You won’t use SciKit Learn or pandas here. Instead of pandas, you use Turi’s Graphlab SFrame architecture to most of the data loading and some of the machine learning routines. But most of the time, you are using standard python to build the ML algorithms yourself in a manner that really helps tie the theory to the computer code.
I’m still hoping that these series continues – it has been one of the better ones I’ve encountered so far.
This month, I was able to work through only half of this 440-page book, by Sebastian Raschka. The focus so far has been on SciKit Learn and the many machine learning functions and supporting routines contained therein. I thought the book got off to a rough start with implementing python classes for very early (like 1960’s early) attempts at machine learning such as the Perceptron and Adaptive Linear Neuron models. Once I got past this chapter, I saw that it was primarily there for historical purposes and all of the effort in understanding the pages of code were really not necessary.

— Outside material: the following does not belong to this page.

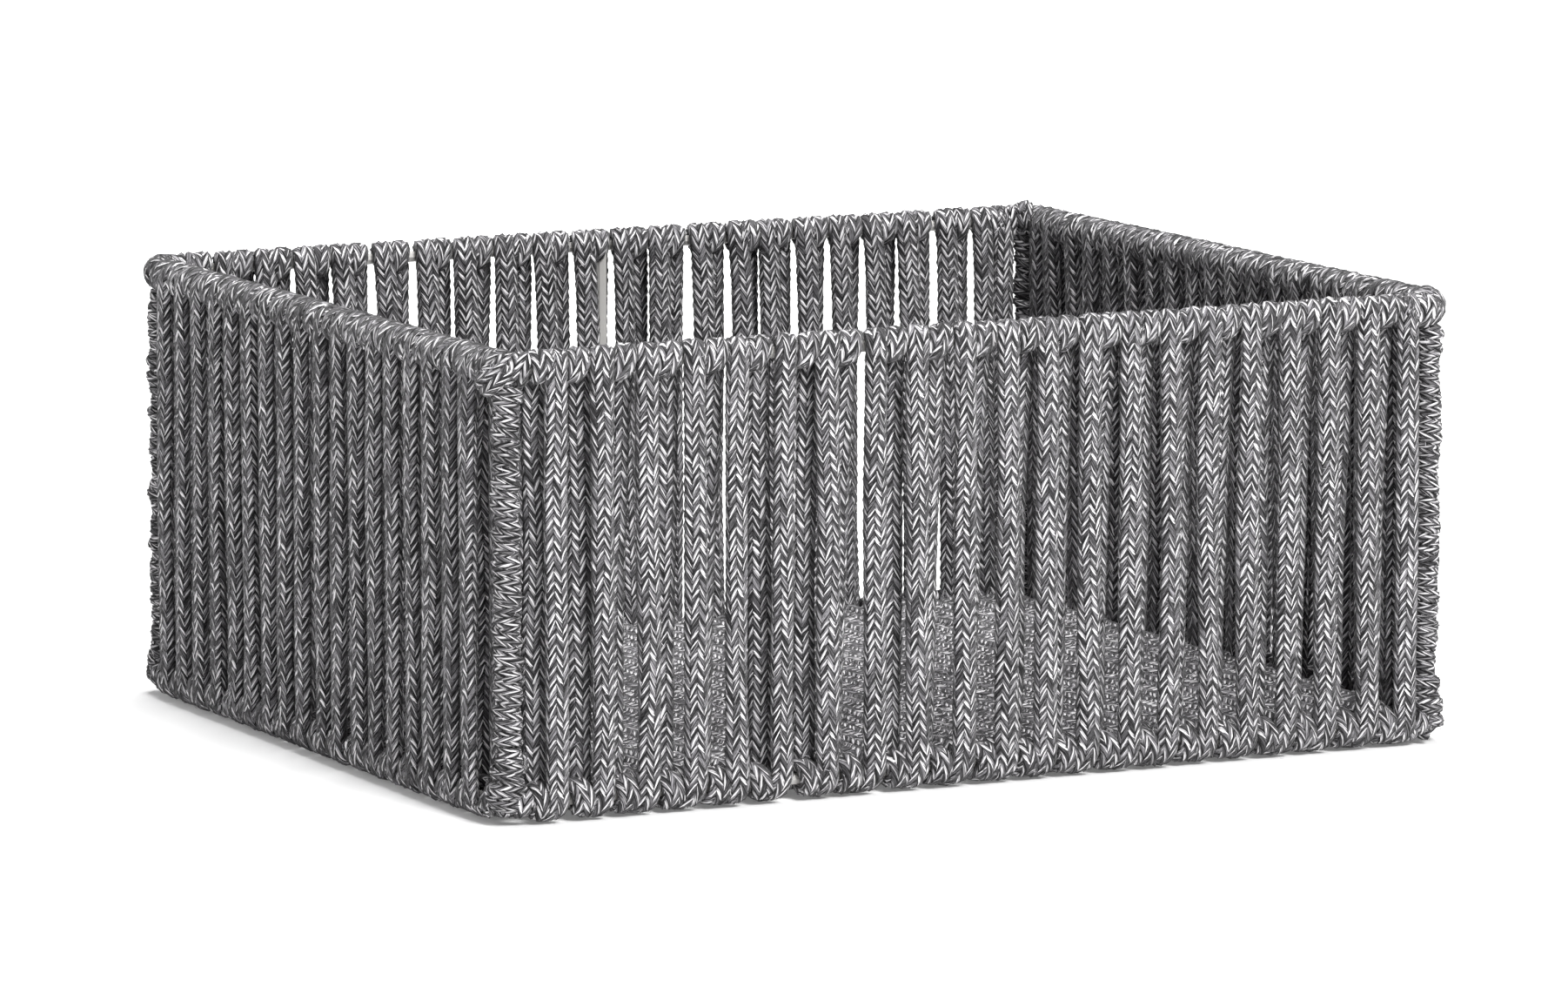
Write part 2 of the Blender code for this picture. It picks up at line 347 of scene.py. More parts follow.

After this minor speedbump, this book really becomes a tour-de-force review of the sklearn package. Using a variety of real-world datasets, a generous amount of sample code was provided to show how the concepts translated into application. Concepts covered in the first half of this book included:
- Logistic regression
- Decision Trees
- Principal Component Analysis
- Kernel functions
- Hyperparameter tuning
- Ensemble learning like bagging and boosting
This is a difficult but very rewarding book to read. In some places, it could be daunting to experience a topic for the first time. But if you’ve encountered the topic before, you get a much deeper understanding of the concept. For me, I had an A-HA! moment with Support Vector Machines even though I had encountered the subject in two other courses before.
You will need a solid foundation in Python first, as you encounter Python classes right from the first few pages. Also, numpy and pandas are assumed to be part of the reader’s knowledgebase as well. The sample code is well documented and (as far as I can tell) bug free! I’m looking forward to the second half of the book where there are topics covered that I haven’t seen before (like “Embedding a Machine Learning Model into a Web Application”).
- edX – Berkeley U – CS120x Distributed Machine Learning with Apache Spark
- Finishing Python Machine Learning
- Coursera – The R Programming Environment – the start of a new specialization that focuses on R as a programming development platform
- Practical Data Science with R – a book I purchased months ago but never got around to reading
- Think Bayes: Bayesian Statistics Made Simple – a freely available book whose author spoke at ODSC in Boston.
- Coursera – Process Mining: Data Science in Action – a potentially interesting spin on Data Science which applies many of the techniques learned so far to the data collected by corporate ERP systems (like SAP, Oracle, etc) to derive and enhance business process understanding. Having lived in the corporate world for the past 19 years, I’m intrigued by the concept and will be giving this course a trial.
- Once again enter the ranks of the employed!